9/11: The day we lost our privacy and power
Every day, we have to prove we have ‘nothing to hide’

By Duncan Campbell

In 1999, the European Parliament commissioned reports on Echelon, and then asked for further checks and legal recommendations for controlling spying from EP vice president Gerhard Schmid. Schmid’s detailed recommendations were passed without exception by the full parliament on 5 September 2011. They would have been an important new step to protect the privacy of global communications. But in less than a week, the project to control Echelon and its like lost moral authority.
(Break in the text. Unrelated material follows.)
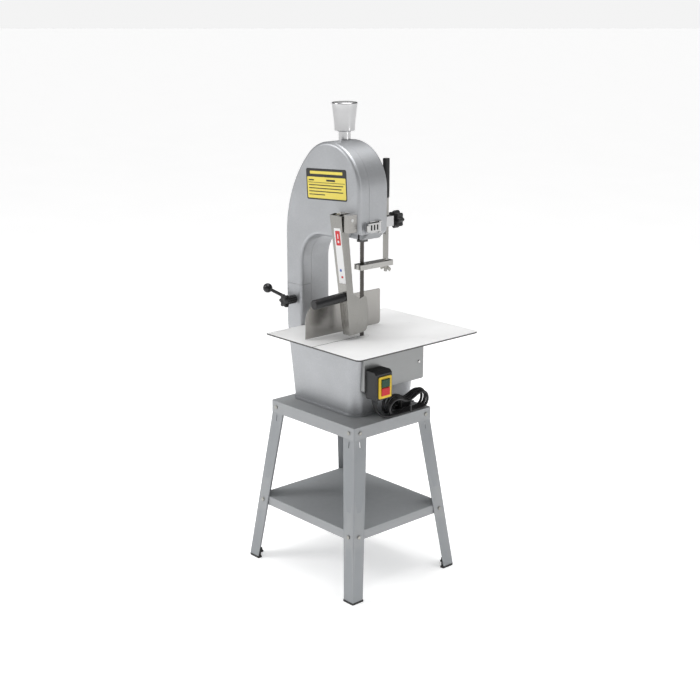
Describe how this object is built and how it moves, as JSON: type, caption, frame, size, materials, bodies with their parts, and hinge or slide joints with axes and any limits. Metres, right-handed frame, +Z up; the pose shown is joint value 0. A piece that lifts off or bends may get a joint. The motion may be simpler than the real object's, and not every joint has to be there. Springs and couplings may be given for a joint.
{
  "type": "bone saw",
  "caption": "Butcher's band saw for bone on a splayed sheet-metal stand, with a hinged wheel door, work table, slice plate, pusher and blade guide",
  "frame": {"origin": "centre of the footprint, on the floor, with the lead left out", "axes": "+X to the cutting side, +Y from the front door to the back, +Z up"},
  "size_m": [0.536, 0.46, 1.3649],
  "materials": {
    "stand_paint": "satin",
    "foot_rubber": "matte",
    "zinc_steel": "satin",
    "silver_casting": "satin",
    "stainless": "brushed",
    "bright_steel": "polished",
    "cast_wheel": "as cast and turned",
    "slide_iron": "machined",
    "turned_aluminium": "polished",
    "motor_paint": "satin",
    "guide_plastic": "matte",
    "black_plastic": "satin",
    "black_gloss": "gloss",
    "switch_black": "matte",
    "switch_yellow": "satin",
    "button_green": "gloss",
    "button_red": "gloss",
    "cord_rubber": "matte"
  },
  "bodies": {
    "frame": {"stand_leg_fl": "stand_paint", "stand_leg_fr": "stand_paint", "stand_leg_br": "stand_paint", "stand_leg_bl": "stand_paint", "stand_top": "stand_paint", "stand_shelf": "stand_paint", "stand_feet": "foot_rubber", "stand_bolts": "zinc_steel", "stand_nuts": "zinc_steel", "base_box": "silver_casting", "frame_bolts": "zinc_steel", "side_panel": "silver_casting", "worktable": "stainless", "throat_insert": "stainless", "table_stiffener": "stainless", "table_screws": "bright_steel", "column_head": "silver_casting", "lower_cover": "silver_casting", "case_screws": "bright_steel", "hinge_pins": "zinc_steel", "latch_base": "bright_steel", "tension_stem": "turned_aluminium", "motor_housing": "motor_paint", "saw_band": "stainless", "head_blade_guide": "guide_plastic", "post_clamp": "turned_aluminium", "switch_box": "switch_black", "switch_frame": "switch_yellow", "mains_cord": "cord_rubber", "cord_hank": "cord_rubber", "mains_plug": "black_gloss"},
    "door": {"door": "silver_casting", "pusher_bracket": "stainless", "bracket_screws": "bright_steel", "pusher_pin": "bright_steel"},
    "pusher": {"pusher_arm": "stainless", "pusher_handle": "black_gloss"},
    "latch": {"latch_lever": "bright_steel"},
    "drive": {"lower_wheel": "cast_wheel", "motor_rotor": "zinc_steel"},
    "tensioner": {"tension_slide": "slide_iron", "upper_axle": "zinc_steel"},
    "idler": {"upper_wheel": "cast_wheel", "wheel_bearings": "bright_steel"},
    "tension_hand": {"tension_knob": "turned_aluminium", "tension_screw": "zinc_steel"},
    "post": {"guide_post": "stainless", "guide_post_grip": "black_plastic", "guide_arm": "stainless"},
    "roller": {"guide_roller": "bright_steel"},
    "wing_nut": {"guide_wing_nut": "zinc_steel"},
    "post_knob": {"clamp_knob": "black_plastic"},
    "lever": {"lever_shaft": "zinc_steel", "lever_hub": "black_gloss", "lever_ball": "black_gloss"},
    "lever_star": {"star_knob": "black_plastic"},
    "fence": {"fence_plate": "stainless", "fence_rack": "stainless"},
    "start_button": {"button_green": "button_green"},
    "stop_button": {"button_red": "button_red"}
  },
  "joints": [
    {"name": "door_hinge", "type": "hinge", "parent": "frame", "child": "door", "pos_m": [-0.195, -0.062, 0.961], "axis": [0, 0, -1], "range_deg": [0, 110]},
    {"name": "pusher_hinge", "type": "hinge", "parent": "door", "child": "pusher", "pos_m": [0.076, -0.116, 1.066], "axis": [-1, 0, 0], "range_deg": [0, 75]},
    {"name": "latch_pivot", "type": "hinge", "parent": "frame", "child": "latch", "pos_m": [0.132, -0.03, 1.042], "axis": [0, 0, 1], "range_deg": [0, 100]},
    {"name": "drive_spin", "type": "hinge", "parent": "frame", "child": "drive", "pos_m": [-0.021, -0.05, 0.619], "axis": [0, 1, 0], "continuous": true},
    {"name": "tension_travel", "type": "slide", "parent": "frame", "child": "tensioner", "axis": [0, 0, 1], "range_m": [-0.00787, 0]},
    {"name": "idler_spin", "type": "hinge", "parent": "tensioner", "child": "idler", "pos_m": [-0.021, -0.05, 1.12042], "axis": [0, 1, 0], "continuous": true},
    {"name": "tension_turn", "type": "hinge", "parent": "frame", "child": "tension_hand", "pos_m": [-0.021, -0.02, 1.308], "axis": [0, 0, 1], "range_deg": [0, 1620]},
    {"name": "post_travel", "type": "slide", "parent": "frame", "child": "post", "axis": [0, 0, 1], "range_m": [-0.045, 0.055]},
    {"name": "roller_spin", "type": "hinge", "parent": "post", "child": "roller", "pos_m": [0.082, -0.0332, 0.928], "axis": [1, 0, 0], "continuous": true},
    {"name": "wing_nut_turn", "type": "hinge", "parent": "post", "child": "wing_nut", "pos_m": [0.092, 0.031, 0.914], "axis": [0, 0, 1], "continuous": true},
    {"name": "post_knob_turn", "type": "hinge", "parent": "frame", "child": "post_knob", "pos_m": [0.092, 0.06, 1.046], "axis": [0, 1, 0], "range_deg": [-180, 180]},
    {"name": "lever_turn", "type": "hinge", "parent": "frame", "child": "lever", "pos_m": [-0.149, -0.06, 0.803], "axis": [0, 1, 0], "range_deg": [-100, 5]},
    {"name": "star_turn", "type": "hinge", "parent": "lever", "child": "lever_star", "pos_m": [-0.149, -0.135, 0.803], "axis": [0, 1, 0], "range_deg": [-360, 360]},
    {"name": "fence_travel", "type": "slide", "parent": "frame", "child": "fence", "axis": [1, 0, 0], "range_m": [-0.0023, 0.0437]},
    {"name": "start_press", "type": "slide", "parent": "frame", "child": "start_button", "axis": [-1, 0, 0], "range_m": [0, 0.004], "stiffness_N_per_m": 600},
    {"name": "stop_press", "type": "slide", "parent": "frame", "child": "stop_button", "axis": [-1, 0, 0], "range_m": [0, 0.004], "stiffness_N_per_m": 600}
  ],
  "couplings": [
    {"joint": "idler_spin", "follows": "drive_spin", "ratio": 1},
    {"joint": "tension_turn", "follows": "tension_travel", "rad_per_m": -3590.4},
    {"joint": "fence_travel", "follows": "lever_turn", "m_per_rad": -0.025}
  ]
}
The proposals soon sank into the dustbin of history.

In their wake, quite apart from the now well-publicised episodes of kidnapping (rendition) and torture, a new archipelago of monitoring and control and extrajudicial punishment has come into being. The US has according to a major new study published this week, created a vast and almost unseen archipelago of secret operations and control centres.

Top Secret America is the product of two years’ of research by former military intelligence analyst Bill Arkin and a team from the Washington Post. They found that since 9/11, more than 1,200 government agencies and 2,000 private corporations at over 10,000 locations within the United States alone have created an unstoppable and barely controllable top secret network to support the GWOT.
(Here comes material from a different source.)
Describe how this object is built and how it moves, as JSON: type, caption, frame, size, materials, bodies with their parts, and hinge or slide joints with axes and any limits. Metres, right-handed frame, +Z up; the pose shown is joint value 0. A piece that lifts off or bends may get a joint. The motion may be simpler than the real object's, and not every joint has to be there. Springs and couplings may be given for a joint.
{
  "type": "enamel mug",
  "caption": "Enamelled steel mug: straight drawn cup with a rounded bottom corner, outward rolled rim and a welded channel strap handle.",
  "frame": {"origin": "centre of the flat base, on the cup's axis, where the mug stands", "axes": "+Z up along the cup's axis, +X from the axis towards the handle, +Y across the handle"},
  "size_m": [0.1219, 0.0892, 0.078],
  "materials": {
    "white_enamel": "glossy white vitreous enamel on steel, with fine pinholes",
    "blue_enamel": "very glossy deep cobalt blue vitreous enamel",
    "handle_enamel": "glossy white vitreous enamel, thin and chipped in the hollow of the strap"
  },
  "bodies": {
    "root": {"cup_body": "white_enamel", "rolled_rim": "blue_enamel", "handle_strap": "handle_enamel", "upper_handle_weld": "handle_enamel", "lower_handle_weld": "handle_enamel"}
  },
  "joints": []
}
Like Arkin and his team, I have tramped around recondite suburbs and industrial parks in Maryland, Virginia, Washington, Colorado and elsewhere to view the architecture of this new world. In Washington alone, the new homeland security, intelligence and counterterrorism real estate includes 33 new building complexes erected since 2001, with a net floorspace 22 times greater than the Congress.

Constellations of these centres have grown everywhere: in the UK at Menwith Hill in the Yorkshire dales; in the US in Texas, Georgia, Colorado. The monolithic and windowless nature of the buildings is dictated by an extreme electronic security requirement that they be SCIFs (Secure Compartmented Information Facilities). Apart from physical security and personnel control systems, the signature physical aspect of a SCIF is that no electronic emanations reflecting what happens inside should be carried out by cable, fibre or through a window. Not a photon shall escape.

Some are merely windowless and featureless blockhouses. Others sport multiple satellite connections that supplement the buried and unseen fibre global networks.